L’HIJAB è un velo (non trasparente come lo intenderemo noi), che copre la testa, il collo e le orecchie, ma lascia scoperto volto e spalle. Considerato dai musulmani un simbolo di religiosità e femminilità, si indossa in diversi colori. In effetti “hijab” significa “celare allo sguardo, nascondere” e indica sempre un modo per isolare un oggetto o una persona.
Il KHIMAR copre dalla testa in giù, fino ai fianchi o anche fino alle caviglie. Lascia scoperti gli occhi e il volto, anche esso è usato in diversi colori.

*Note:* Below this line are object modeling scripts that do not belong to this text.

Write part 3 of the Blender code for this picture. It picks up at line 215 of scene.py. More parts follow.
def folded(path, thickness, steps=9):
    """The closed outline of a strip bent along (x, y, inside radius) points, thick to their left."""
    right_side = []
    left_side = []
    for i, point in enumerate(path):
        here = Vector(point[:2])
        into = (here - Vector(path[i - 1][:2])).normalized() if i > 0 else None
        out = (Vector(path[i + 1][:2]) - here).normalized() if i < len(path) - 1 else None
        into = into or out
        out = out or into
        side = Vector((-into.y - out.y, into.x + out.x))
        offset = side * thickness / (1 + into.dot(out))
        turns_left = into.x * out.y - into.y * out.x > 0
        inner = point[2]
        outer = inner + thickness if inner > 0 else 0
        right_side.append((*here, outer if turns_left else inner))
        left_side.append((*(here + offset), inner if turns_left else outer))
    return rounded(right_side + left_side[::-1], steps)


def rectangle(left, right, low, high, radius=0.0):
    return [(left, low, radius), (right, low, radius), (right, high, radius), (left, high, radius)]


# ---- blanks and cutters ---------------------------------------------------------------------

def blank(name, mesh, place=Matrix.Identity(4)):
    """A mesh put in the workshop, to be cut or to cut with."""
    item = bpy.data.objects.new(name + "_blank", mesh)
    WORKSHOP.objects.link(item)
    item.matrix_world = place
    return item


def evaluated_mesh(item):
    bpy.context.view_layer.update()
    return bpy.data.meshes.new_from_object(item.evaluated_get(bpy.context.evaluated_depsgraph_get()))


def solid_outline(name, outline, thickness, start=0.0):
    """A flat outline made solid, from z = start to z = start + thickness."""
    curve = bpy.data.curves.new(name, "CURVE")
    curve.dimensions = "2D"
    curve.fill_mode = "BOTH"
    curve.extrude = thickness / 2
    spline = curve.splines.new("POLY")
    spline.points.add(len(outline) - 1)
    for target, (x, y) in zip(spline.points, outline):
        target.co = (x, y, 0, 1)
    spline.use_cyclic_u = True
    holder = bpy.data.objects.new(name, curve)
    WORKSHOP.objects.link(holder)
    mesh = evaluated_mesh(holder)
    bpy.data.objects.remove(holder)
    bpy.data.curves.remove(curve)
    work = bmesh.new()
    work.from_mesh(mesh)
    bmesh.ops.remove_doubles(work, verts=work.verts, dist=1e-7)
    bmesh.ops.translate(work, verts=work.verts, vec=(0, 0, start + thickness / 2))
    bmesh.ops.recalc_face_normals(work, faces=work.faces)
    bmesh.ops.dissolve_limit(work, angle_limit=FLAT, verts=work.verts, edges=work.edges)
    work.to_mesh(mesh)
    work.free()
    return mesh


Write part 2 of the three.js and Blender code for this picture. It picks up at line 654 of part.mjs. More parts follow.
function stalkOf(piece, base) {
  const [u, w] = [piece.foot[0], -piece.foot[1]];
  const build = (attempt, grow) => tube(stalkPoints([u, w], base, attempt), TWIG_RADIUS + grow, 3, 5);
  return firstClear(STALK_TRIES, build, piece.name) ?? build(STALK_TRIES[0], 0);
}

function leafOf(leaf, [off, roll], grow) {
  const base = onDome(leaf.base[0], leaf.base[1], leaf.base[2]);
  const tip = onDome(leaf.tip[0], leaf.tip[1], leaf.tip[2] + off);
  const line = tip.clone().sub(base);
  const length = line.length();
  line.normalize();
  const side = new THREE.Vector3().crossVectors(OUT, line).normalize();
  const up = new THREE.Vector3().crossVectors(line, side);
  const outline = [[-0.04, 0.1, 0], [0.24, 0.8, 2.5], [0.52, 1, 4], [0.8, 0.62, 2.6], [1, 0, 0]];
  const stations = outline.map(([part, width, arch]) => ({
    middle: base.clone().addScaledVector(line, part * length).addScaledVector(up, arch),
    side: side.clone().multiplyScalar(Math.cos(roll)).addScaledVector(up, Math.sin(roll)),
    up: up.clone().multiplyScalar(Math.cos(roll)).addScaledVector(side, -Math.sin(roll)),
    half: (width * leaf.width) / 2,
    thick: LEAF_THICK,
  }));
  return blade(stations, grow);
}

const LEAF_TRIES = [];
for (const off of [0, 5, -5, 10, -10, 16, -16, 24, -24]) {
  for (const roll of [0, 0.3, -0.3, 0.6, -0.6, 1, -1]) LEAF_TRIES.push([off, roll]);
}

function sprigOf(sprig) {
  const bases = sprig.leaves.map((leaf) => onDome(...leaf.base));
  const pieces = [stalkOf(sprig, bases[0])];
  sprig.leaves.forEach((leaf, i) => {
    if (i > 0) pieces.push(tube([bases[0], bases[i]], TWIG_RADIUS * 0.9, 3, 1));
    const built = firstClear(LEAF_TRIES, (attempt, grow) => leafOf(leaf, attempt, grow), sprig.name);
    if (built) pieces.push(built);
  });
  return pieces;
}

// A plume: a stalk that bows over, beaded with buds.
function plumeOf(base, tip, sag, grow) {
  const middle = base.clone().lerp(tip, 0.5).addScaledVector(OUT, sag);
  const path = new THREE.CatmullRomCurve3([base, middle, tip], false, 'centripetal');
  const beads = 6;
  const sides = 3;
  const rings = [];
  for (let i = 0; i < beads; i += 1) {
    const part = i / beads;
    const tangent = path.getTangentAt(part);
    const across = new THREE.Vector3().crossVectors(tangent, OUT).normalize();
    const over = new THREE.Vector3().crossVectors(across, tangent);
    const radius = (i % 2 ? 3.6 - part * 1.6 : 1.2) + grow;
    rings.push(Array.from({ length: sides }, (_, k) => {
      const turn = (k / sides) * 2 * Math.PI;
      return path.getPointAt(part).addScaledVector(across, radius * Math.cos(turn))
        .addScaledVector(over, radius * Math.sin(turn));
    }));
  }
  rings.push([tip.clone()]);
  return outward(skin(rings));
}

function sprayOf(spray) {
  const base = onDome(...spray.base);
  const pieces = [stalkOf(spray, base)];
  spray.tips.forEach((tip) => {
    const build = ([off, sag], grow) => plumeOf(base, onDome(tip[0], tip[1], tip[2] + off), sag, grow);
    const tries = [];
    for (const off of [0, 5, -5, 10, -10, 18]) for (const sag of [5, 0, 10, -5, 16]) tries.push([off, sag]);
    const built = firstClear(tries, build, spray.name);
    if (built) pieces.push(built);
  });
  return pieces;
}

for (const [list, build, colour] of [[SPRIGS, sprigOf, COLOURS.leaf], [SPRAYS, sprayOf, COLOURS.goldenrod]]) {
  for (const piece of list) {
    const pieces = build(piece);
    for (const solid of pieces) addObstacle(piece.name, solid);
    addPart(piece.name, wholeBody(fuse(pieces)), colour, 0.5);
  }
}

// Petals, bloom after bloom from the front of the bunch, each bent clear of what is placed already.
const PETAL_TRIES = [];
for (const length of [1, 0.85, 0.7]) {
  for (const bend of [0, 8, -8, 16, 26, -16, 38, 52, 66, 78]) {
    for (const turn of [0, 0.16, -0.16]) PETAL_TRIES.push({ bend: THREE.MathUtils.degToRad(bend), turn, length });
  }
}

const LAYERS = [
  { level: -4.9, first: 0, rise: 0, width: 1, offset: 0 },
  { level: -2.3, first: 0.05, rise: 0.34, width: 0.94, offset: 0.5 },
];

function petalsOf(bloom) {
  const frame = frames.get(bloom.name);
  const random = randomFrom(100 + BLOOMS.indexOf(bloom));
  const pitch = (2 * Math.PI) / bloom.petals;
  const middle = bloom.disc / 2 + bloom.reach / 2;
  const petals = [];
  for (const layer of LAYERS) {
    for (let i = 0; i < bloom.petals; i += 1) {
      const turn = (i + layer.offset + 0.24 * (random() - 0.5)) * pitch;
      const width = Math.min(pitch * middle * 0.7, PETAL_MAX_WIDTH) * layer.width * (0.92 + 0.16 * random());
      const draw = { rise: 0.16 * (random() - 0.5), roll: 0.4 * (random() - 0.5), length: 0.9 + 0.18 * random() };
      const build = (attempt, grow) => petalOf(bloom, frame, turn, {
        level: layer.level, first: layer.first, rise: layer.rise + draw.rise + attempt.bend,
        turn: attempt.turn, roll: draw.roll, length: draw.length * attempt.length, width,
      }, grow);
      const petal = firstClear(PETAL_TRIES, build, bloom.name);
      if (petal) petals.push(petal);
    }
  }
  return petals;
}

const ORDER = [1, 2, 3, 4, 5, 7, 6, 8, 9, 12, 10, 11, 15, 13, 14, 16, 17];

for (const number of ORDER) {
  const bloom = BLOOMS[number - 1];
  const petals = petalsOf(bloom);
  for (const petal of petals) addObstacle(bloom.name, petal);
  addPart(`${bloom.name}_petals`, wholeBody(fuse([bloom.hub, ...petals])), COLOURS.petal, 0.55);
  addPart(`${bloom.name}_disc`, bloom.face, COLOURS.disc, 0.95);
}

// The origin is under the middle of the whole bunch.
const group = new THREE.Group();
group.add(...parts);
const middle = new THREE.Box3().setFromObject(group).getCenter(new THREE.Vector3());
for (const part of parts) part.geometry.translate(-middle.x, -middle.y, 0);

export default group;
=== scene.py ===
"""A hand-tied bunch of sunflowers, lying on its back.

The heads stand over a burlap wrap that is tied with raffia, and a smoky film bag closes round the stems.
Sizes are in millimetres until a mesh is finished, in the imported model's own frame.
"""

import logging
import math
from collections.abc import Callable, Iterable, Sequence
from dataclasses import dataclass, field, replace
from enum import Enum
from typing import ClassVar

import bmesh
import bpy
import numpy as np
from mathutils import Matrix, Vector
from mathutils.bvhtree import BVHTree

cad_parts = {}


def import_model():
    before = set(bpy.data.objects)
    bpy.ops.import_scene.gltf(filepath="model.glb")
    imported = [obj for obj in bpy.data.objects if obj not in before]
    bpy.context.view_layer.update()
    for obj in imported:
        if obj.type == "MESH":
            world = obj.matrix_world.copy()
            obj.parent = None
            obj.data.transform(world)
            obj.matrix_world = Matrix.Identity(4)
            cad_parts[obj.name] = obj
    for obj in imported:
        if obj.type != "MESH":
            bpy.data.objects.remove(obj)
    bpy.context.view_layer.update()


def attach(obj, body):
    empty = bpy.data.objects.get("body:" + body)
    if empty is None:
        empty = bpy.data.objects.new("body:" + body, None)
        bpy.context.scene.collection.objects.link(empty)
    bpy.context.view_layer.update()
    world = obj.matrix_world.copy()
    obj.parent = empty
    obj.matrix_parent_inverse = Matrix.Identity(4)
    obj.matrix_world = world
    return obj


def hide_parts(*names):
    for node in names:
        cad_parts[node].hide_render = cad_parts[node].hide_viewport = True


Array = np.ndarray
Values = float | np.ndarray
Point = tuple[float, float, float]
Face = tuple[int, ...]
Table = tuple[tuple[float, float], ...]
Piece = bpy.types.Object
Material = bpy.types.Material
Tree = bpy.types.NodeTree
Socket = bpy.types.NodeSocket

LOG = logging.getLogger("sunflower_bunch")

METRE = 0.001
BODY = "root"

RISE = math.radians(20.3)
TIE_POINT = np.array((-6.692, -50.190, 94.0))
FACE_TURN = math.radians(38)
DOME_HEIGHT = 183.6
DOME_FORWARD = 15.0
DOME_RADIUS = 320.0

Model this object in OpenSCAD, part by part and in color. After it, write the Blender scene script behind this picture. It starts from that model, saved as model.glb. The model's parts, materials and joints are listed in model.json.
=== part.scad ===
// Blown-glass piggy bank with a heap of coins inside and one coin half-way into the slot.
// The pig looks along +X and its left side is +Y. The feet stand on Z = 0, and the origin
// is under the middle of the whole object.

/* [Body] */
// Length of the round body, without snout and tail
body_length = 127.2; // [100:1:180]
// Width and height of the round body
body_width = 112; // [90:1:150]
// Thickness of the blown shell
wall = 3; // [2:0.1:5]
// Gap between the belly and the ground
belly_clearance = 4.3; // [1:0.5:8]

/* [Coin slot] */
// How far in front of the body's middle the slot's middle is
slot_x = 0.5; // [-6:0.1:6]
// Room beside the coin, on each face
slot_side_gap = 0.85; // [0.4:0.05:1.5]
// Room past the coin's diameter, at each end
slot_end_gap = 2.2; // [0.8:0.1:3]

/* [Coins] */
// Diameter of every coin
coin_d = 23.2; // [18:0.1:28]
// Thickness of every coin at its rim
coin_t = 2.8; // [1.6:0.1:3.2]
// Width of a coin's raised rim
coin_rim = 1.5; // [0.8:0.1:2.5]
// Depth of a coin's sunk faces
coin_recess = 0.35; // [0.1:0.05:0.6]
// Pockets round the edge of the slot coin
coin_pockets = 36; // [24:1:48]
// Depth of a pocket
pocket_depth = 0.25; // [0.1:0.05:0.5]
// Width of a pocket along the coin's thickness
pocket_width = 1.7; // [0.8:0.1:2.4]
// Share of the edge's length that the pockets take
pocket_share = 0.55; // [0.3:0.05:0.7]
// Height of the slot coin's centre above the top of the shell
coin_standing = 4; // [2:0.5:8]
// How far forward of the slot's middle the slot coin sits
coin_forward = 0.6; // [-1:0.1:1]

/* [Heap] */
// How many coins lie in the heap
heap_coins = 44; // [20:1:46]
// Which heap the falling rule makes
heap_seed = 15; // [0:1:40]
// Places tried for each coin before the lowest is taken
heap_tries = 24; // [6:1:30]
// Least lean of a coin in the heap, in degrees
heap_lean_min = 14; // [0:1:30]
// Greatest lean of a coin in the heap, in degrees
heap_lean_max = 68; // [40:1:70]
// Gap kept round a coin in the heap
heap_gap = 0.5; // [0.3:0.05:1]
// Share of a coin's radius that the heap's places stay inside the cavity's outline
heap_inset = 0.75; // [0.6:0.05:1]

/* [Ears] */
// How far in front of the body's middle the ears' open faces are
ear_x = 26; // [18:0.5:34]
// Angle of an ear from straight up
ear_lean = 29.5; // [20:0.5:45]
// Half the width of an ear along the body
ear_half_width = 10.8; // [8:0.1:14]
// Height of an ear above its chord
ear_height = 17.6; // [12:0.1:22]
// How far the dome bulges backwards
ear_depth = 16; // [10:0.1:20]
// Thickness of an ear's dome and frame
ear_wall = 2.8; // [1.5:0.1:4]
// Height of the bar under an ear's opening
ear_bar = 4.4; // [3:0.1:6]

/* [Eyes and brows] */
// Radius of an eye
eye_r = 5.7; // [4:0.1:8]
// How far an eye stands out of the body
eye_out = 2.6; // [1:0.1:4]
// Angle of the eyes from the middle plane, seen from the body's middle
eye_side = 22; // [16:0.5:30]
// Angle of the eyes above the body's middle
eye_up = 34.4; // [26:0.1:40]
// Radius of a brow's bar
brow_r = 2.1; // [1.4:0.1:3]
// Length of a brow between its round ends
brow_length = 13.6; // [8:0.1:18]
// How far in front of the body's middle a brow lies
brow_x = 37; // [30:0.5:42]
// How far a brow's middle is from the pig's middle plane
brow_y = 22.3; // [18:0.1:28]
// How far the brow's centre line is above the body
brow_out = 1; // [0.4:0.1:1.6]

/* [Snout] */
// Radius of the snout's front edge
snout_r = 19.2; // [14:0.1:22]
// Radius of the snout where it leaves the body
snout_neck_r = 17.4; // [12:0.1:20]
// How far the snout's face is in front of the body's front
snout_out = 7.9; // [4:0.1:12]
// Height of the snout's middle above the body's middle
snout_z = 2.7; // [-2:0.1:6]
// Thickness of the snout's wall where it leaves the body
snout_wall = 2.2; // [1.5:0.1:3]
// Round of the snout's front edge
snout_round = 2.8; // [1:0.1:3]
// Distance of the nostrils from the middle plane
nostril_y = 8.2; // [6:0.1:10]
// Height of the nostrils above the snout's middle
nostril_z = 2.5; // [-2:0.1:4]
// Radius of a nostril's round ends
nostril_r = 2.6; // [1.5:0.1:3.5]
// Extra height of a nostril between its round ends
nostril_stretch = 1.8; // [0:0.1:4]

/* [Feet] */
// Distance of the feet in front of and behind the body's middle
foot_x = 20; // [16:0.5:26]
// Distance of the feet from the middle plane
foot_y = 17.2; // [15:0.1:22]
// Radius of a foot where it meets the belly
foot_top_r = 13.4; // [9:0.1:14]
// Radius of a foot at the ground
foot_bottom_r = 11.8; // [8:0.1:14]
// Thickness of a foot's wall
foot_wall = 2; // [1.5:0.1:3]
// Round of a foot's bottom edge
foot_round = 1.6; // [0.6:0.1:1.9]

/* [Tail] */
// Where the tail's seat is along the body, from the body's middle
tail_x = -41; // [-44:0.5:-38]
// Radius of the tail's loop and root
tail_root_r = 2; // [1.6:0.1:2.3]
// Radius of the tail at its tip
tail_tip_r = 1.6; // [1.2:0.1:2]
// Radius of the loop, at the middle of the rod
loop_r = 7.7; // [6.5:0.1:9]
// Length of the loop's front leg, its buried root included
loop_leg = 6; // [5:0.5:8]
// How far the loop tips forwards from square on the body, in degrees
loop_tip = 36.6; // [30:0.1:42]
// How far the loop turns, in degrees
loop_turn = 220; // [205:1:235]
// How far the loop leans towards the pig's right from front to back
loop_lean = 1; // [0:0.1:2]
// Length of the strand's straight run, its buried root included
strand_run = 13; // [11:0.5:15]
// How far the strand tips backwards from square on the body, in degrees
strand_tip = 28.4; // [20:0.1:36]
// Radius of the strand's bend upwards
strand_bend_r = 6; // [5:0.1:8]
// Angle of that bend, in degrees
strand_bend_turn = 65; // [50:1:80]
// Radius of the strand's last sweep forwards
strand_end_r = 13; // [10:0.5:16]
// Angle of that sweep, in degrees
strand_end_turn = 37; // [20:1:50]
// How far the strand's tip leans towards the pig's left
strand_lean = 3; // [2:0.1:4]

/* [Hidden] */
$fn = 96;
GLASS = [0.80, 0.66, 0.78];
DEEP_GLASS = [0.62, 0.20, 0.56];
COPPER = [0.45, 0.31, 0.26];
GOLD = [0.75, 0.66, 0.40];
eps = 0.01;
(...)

Il NIQAB è il velo integrale (anch’esso non trasparente), che copre il volto e il corpo, lasciando una fessura per gli occhi appena, ed è sempre nero.
Lo CHADOR, anch’esso solo nero, copre dalla testa in giù, lascia scoperti volto e occhi; è tipicamente iracheno.
Il BURQA copre dalla testa in giù e, all’altezza degli occhi, ha un’apertura con retina; è tipicamente afghano, blu o nero.
Questo è l’abbigliamento, senza possibilità di variante, di molte donne della religione islamica. La scelta dell’abito, più che dalla religione, dipende dalla cultura di quei popoli. Infatti, precisiamo che, in alcune Nazioni musulmane occidentali, come la Turchia, le donne possono decidere liberamente se utilizzare quel tipo di vestiario oppure no (a meno che non appartengano ad una famiglia estremista).
In altri Pesi, invece, è una seria e severa imposizione, che nasconde la donna e la sua fisicità al resto del mondo.
Qualcosa di incomprensibile a noi occidentali o di altra provenienza culturale, poiché richiama subito alla mente un abuso, attuato sulle donne, mentre il male e l’impudicizia sembrano essere negli occhi di chi le guarda, come a sottolineare che la donna è veicolo di una tentazione continua, a cui l’uomo non è tenuto a resistere, se non nascondendola ai propri occhi.
Ci sarebbe troppo da dire in merito a queste basilari riflessioni, ma, per ora, ci basti sapere e ribadire che, lo scorso Marzo, la Corte di Strasburgo per i Diritti Umani ha permesso il divieto, in Belgio, del Niqab.
Per i giudici, la proibizione “può essere considerata proporzionata con il fine di garantire la convivenza e la socialità” e per “i diritti e le libertà delle donne”, “necessari in una società democratica”.
Un caso simile si era verificato anche in Francia, con una cittadina belga, Samia Belcacemi di 36 anni, e una marocchina, Yamina Oussar di 44 anni (e non sono state le uniche), multate per evitare l’arresto, in quanto si ostinavano a coprirsi il volto, celando la propria identità.
In seguito a sentenze come queste, molte donne musulmane hanno deciso di non uscire più di casa. Allora ci si chiede: Cosa spinge queste donne ad autolimitarsi in questo modo e come sarà possibile per la Corte dei Diritti Umani difendere chi non desidera essere tutelato e reso libero dalla schiavitù, antica e moderna, di una cultura maschilista e antiquata (per non dire altro)?